Thursday, May 23, 2013

Missing in Inaction


Date: May 23, 2013 Time: 4:46 pm
Current state: Snarky-Snarkerson

Location: The Office
Weather: Grey


Today's menu :
Morning
Granola
Honey Greek Yoghurt
Apple
Coffee w/milk
Afternoon
Frozen lunch (salmon w/veg)
Bowl of carrots w/hummus
Banana chips
Evening
Pulled Pork Salad from Cele's Meals (be jealous)
Wine
Lo fat/cal ice cream
I wish I could say I had a good excuse for not writing, like work has been busy, or my social/family life has been overly demanding. I wish I could say that, but I can't. That's not to say life has been completely banal and uneventful, but I just haven't been taking the time to focus on writing. That time has been dedicated to falling into hours long Buzzfeed black holes. Don't tell me it could never happen to you!
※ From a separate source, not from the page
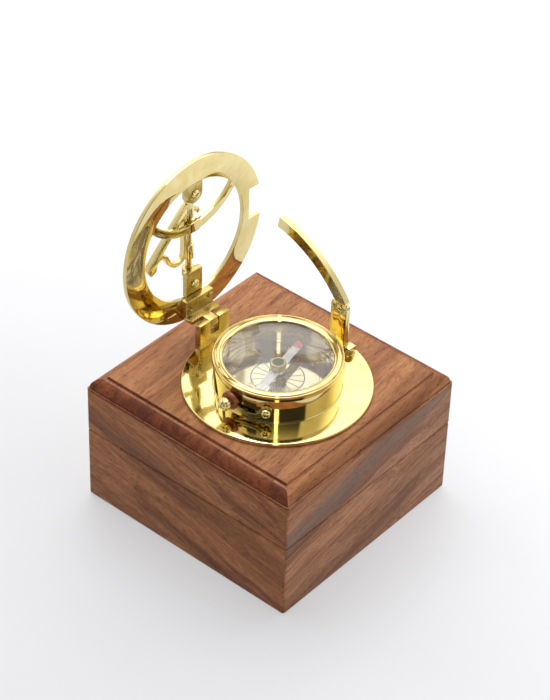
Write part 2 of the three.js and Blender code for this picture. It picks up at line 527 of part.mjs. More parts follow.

So let's catch up, eh? How are you? What's going on in your life? OH really? That's so crazy! I told you she was nuts.

Me? Oh well, what's happened since we last talked...

I went to my 2nd WW meeting on  May 10th and I lost 5.2 pounds after my first week on WW. So that's a victory!

I turned 33 on May 12th. It was on Mother's day, so I spent the evening before with my lovely friends, who lavished me with their amazing singing and some amazing gifties. I spent my birthday with my cousins getting mani-pedis and went home and had some...um...herbal tea? Totally legal herbal tea. This lead to the bad decision of ordering a small pepperoni pizza from Paggliaci's and consuming all of it. All. Of. It. Do I have regrets? Ask me when I go to my next WW meeting.

By the way, I am proud to say that at 33 I don't have any grey hairs yet. That being said, I'm getting hella white eyebrows. What's the deal with that??

A couple days after my birthday I made a huge decision, which I will write about tomorrow.

I got bronchitis. Boo-hoo-poor-me. When I get sick I tend to get very introspective, and I think about relationships and loneliness and feel very very sorry for myself. The government should start a home nurse program for sad singletons who get sick and just need someone to bring them soup, sing them a song and kiss their eyelids. I don't think that's a very big ask.

I've started giving creative answers to people who ask what is wrong with my knees. So far I have: I didn't repay my mob debts; I went skydiving and my parachute didn't open; I was in a gang-fight; Obamacare; my part-time job on Aurora Ave.; knee gnomes. That's all so far, but I'm taking suggestions.

Today's question: what do you do when you find yourself losing focus?